Figure 6. CM efficiency for core/shell QDs of varying aspect ratios.

(a) Multiexciton yields measured for PbSe/CdSe core/shell structures with progressively increasing shell thicknesses (3.1 eV excitation). The QDs have different total sizes but similar band gaps (~0.87 eV) for proper comparison and are represented by different colour squares on the plot (black dashed line is a guide to the eye). The region where energy conservation is met and, simultaneously, slow cooling is observed (green shading) corresponds to the highest CM yields.
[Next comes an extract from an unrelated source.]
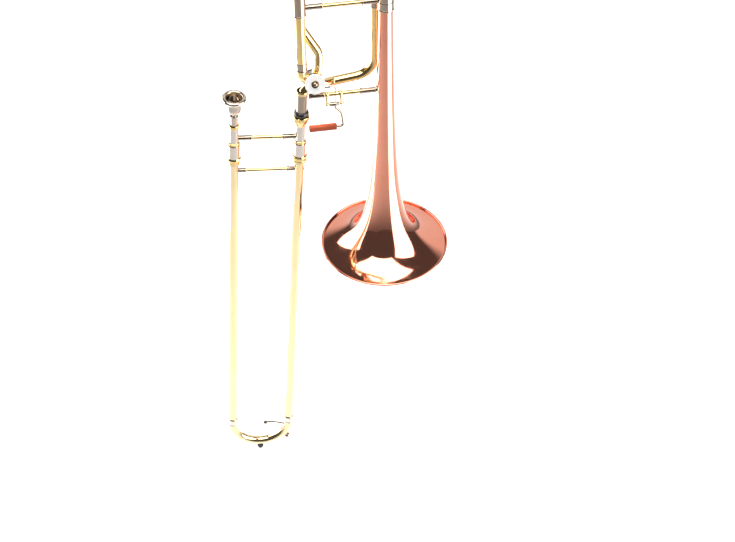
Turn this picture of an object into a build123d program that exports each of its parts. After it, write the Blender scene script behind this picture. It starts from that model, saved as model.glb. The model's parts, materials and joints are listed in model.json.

The CM yields for PbSe QDs and PbSe nanorods (as interpolated from ref. 34) of similar band gaps are shown by red and blue dashed lines, respectively. Horizontal and vertical error bars are defined by, respectively, the QD samples’ size dispersion (from TEM studies) and the quality of the modified Poissonian fits (according to a previously reported method52) to the measured exciton multiplicities plotted as a function of pump fluence. (b) CM threshold measurements for a core/shell sample with E_g=0.8 eV (red squares) and PbSe nanorods with E_g=0.81 eV (blue circles) using the output of a tunable parametric amplifier, as well as the fundamental-frequency and the second-harmonic outputs of a Ti:sapphire laser (vertical error bars are determined in same way as in a). These data indicate a significant reduction of the CM threshold in the core/shell QDs, approaching the fundamental 2E_g limit. The CM threshold in the nanorods is ca. 2.5E_g.